Selain itu, RUU Ciptaker Kerja juga menjadi momentum dalam memanfaatkan bonus demografi di Indonesia yang akan berakhir hingga tahun 2030 mendatang.

"Kita kan dihadiahi adanya bonus demografi nih, dan akan habis secara teknis itu tahun 2030, dan sebelum habis maka harus di genjot momentumnya, kalau kita kalah momentumnya, jadi kita akan tua sebelum kaya," ucapnya.

Saksikan Video Pilihan Berikut Ini:

2 dari 2 halaman

Sebab Banyak Penolakan

Menurut Fitra banyaknya penolakan dari berbagai kalangan terkait adanya RUU Ciptaker ini lebih dikarenakan dibuatnya aturan ini tidak banyak melibatkan banyak orang.
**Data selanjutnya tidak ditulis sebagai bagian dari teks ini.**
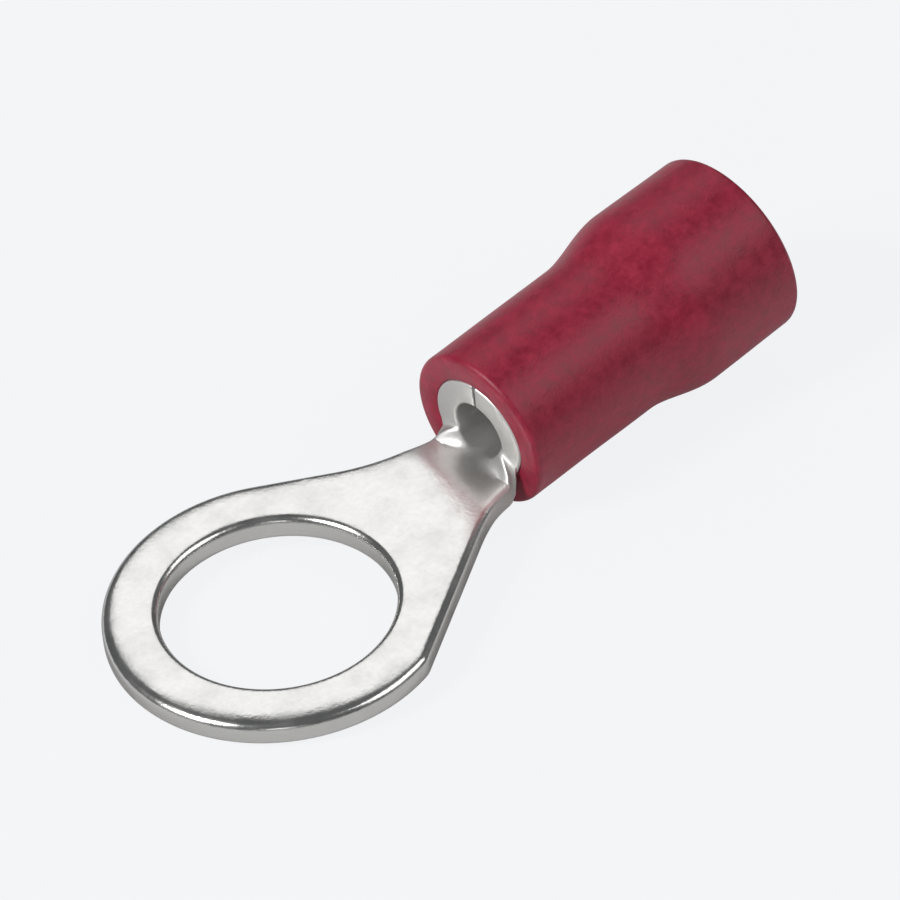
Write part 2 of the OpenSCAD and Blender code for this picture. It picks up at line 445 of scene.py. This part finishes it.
cut_rough.operation = "MULTIPLY_ADD"
cut_rough.inputs[1].default_value = 0.17
links.new(edge_and_painted_shade_mark.outputs["Fac"], cut_rough.inputs[0])
links.new(tone.outputs["Result"], cut_rough.inputs[2])
work_rough = nodes.new("ShaderNodeMath")
work_rough.operation = "MULTIPLY_ADD"
work_rough.inputs[1].default_value = 0.28
links.new(work_mark.outputs["Fac"], work_rough.inputs[0])
links.new(cut_rough.outputs[0], work_rough.inputs[2])
links.new(work_rough.outputs[0], metal.inputs["Roughness"])

pits = nodes.new("ShaderNodeBump")
pits.inputs["Strength"].default_value = 0.45
pits.inputs["Distance"].default_value = 0.01 * mm
links.new(grain.outputs["Fac"], pits.inputs["Height"])
waves = nodes.new("ShaderNodeBump")
waves.inputs["Strength"].default_value = 0.22
waves.inputs["Distance"].default_value = 0.03 * mm
links.new(cloud.outputs["Fac"], waves.inputs["Height"])
links.new(pits.outputs["Normal"], waves.inputs["Normal"])
links.new(waves.outputs["Normal"], metal.inputs["Normal"])

body.data.materials.append(tin)
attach(body, "root")
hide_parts("terminal_body")


# ---------------------------------------------------------------- insulating sleeve
# A soft red sleeve of moulded vinyl, pushed over the barrel until it is flush with the barrel's
# front. It grips the metal, and flares behind it to take the wire's insulation.

sleeve_front = barrel_front
sleeve_rear = 17.42 * mm
grip_radius = 2.35 * mm
flare_radius = 2.7475 * mm
mouth_radius = 2.71 * mm
entry_radius = 2.15 * mm
lip_radius = 1.2 * mm
sleeve_bore = barrel_bore + sheet + 0.01 * mm
front_round = 0.16 * mm
mouth_round = 0.16 * mm
flare_front = sleeve_front + 4.6 * mm
flare_length = 2.2 * mm
lip_front = barrel_rear + 0.01 * mm
funnel_front = lip_front + 0.35 * mm
funnel_length = 1.6 * mm
turns = 192
swell_height = 0.012 * mm
swell_below = 0.008 * mm


def quarter(x, radius, size, first):
    """A quarter round of the sleeve's outline, from the angle first on."""
    angles = [math.radians(first + 15 * i) for i in range(7)]
    return [(x + size * math.sin(a), radius + size * math.cos(a)) for a in angles]


outline = [(sleeve_front + 0.05 * mm, sleeve_bore), (sleeve_front, sleeve_bore + 0.06 * mm)]
outline += [(sleeve_front, grip_radius - front_round - 0.15 * mm)]
outline += quarter(sleeve_front + front_round, grip_radius - front_round, front_round, -90)
grip_start = sleeve_front + front_round
outline += [
    (grip_start + (flare_front - grip_start) * i / 16, grip_radius) for i in range(1, 16)
]
outline += [
    (flare_front + flare_length * i / 24, grip_radius + (flare_radius - grip_radius) * ease(i / 24))
    for i in range(25)
]
flare_end = flare_front + flare_length
outline += [
    (flare_end + (sleeve_rear - mouth_round - flare_end) * i / 8,
     flare_radius + (mouth_radius - flare_radius) * i / 8)
    for i in range(1, 8)
]
outline += quarter(sleeve_rear - mouth_round, mouth_radius - mouth_round, mouth_round, 0)
outline += quarter(sleeve_rear - mouth_round, entry_radius + mouth_round, mouth_round, 90)
outline += [
    (funnel_front + funnel_length * i / 12, lip_radius + (entry_radius - lip_radius) * ease(i / 12))
    for i in range(12, -1, -1)
]
outline += [(lip_front, lip_radius), (lip_front, sleeve_bore)]

bpy.ops.object.select_all(action="DESELECT")
bpy.ops.mesh.primitive_circle_add(
    vertices=turns, radius=outline[0][1],
    location=(outline[0][0], 0, barrel_axis), rotation=(0, math.pi / 2, 0),
)
sleeve = bpy.context.object
sleeve.name = "red_vinyl_sleeve"
bpy.ops.object.transform_apply(location=True, rotation=True, scale=True)
bpy.ops.object.mode_set(mode="EDIT")
bpy.ops.mesh.select_mode(type="VERT")
bpy.ops.mesh.select_all(action="SELECT")
for (x0, r0), (x1, r1) in zip(outline, outline[1:] + outline[:1]):
    bpy.ops.mesh.extrude_region_move(TRANSFORM_OT_translate={"value": (x1 - x0, 0, 0)})
    bpy.ops.transform.resize(value=(1, r1 / r0, r1 / r0), center_override=(x1, 0, barrel_axis))
bpy.ops.mesh.select_all(action="SELECT")
bpy.ops.mesh.remove_doubles(threshold=1e-6)
bpy.ops.mesh.normals_make_consistent(inside=False)
bpy.ops.object.mode_set(mode="OBJECT")

# The soft wall is nowhere quite round or straight
for v in sleeve.data.vertices:
    out = Vector((0, v.co.y, v.co.z - barrel_axis))
    if v.co.x > sleeve_front + 0.3 * mm and out.length > grip_radius - 0.05 * mm:
        swell = noise.noise(Vector((v.co.x, v.co.y, v.co.z)) * 450)
        v.co += out.normalized() * (swell * swell_height - swell_below)
bpy.ops.object.shade_smooth_by_angle(angle=math.radians(50))

vinyl = bpy.data.materials.new("red_vinyl")
vinyl.use_nodes = True
nodes, links = vinyl.node_tree.nodes, vinyl.node_tree.links
skin = nodes["Principled BSDF"]
place = nodes.new("ShaderNodeTexCoord")
blotch = nodes.new("ShaderNodeTexNoise")
blotch.inputs["Scale"].default_value = 2600
blotch.inputs["Detail"].default_value = 8
blotch.inputs["Roughness"].default_value = 0.72
links.new(place.outputs["Object"], blotch.inputs["Vector"])
spread = nodes.new("ShaderNodeMapRange")
spread.inputs["From Min"].default_value = 0.32
spread.inputs["From Max"].default_value = 0.68
links.new(blotch.outputs["Fac"], spread.inputs["Value"])
hue = nodes.new("ShaderNodeMix")
hue.data_type = "RGBA"
hue.inputs["A"].default_value = (0.225, 0.004, 0.023, 1)
hue.inputs["B"].default_value = (0.385, 0.018, 0.052, 1)
links.new(spread.outputs["Result"], hue.inputs["Factor"])
links.new(hue.outputs["Result"], skin.inputs["Base Color"])
gloss = nodes.new("ShaderNodeMapRange")
gloss.inputs["To Min"].default_value = 0.36
gloss.inputs["To Max"].default_value = 0.50
links.new(spread.outputs["Result"], gloss.inputs["Value"])
links.new(gloss.outputs["Result"], skin.inputs["Roughness"])
skin.inputs["Specular IOR Level"].default_value = 0.48

# Fine brush marks run slantwise round the sleeve, over a finer grain
slant = nodes.new("ShaderNodeMapping")
slant.vector_type = "TEXTURE"
slant.inputs["Rotation"].default_value = (0, 0, math.radians(42))
slant.inputs["Scale"].default_value = (0.22 * mm, 0.06 * mm, 0.06 * mm)
links.new(place.outputs["Object"], slant.inputs["Vector"])
brush = nodes.new("ShaderNodeTexNoise")
brush.inputs["Scale"].default_value = 1
brush.inputs["Detail"].default_value = 3
links.new(slant.outputs["Vector"], brush.inputs["Vector"])
marks = nodes.new("ShaderNodeBump")
marks.inputs["Strength"].default_value = 0.5
marks.inputs["Distance"].default_value = 0.014 * mm
links.new(brush.outputs["Fac"], marks.inputs["Height"])
fine = nodes.new("ShaderNodeTexNoise")
fine.inputs["Scale"].default_value = 7000
fine.inputs["Detail"].default_value = 4
links.new(place.outputs["Object"], fine.inputs["Vector"])
matt = nodes.new("ShaderNodeBump")
matt.inputs["Strength"].default_value = 0.5
matt.inputs["Distance"].default_value = 0.016 * mm
links.new(fine.outputs["Fac"], matt.inputs["Height"])
links.new(marks.outputs["Normal"], matt.inputs["Normal"])
links.new(matt.outputs["Normal"], skin.inputs["Normal"])
sleeve.data.materials.append(vinyl)
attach(sleeve, "root")
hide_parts("insulating_sleeve")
Padahal, kata dia, aturan ini membahas banyak kebijakan di lintas sektor. Hal itu yang membedakan antara RUU Ciptaker dan Harz Reform di Jerman.

"Jadi kita lihat sekarang kenapa ciptaker ini banyak penolakan itu lebih karena banyak yang tidak terlibat, seperti top down, dan para pekerja dan akademisi juga sangat sedikit yang dilibatkan, nah ini yang menyebabkan banyaknya penolakan-penolakan terhadap RUU Cipta kerja dan omnibus law pada umumnya," katanya.

"Padahal kita sebenarnya membutuhkan itu, jadi saya lebih melihat tidak menolak dan tidak menerima, kita memperbaiki apa yang ada sekarang,

Karena, menurut dia, Indonesia butuh RUU Cipta kerja. Hal ini demi meningkatkan produktivitas.

“Artinya kita bisa meningkatkan produktivitas ekonomi, itu pada akhirnya kita bisa menangkap momentum untuk keluar dari jebakan pendapatan menengah," ujarnya.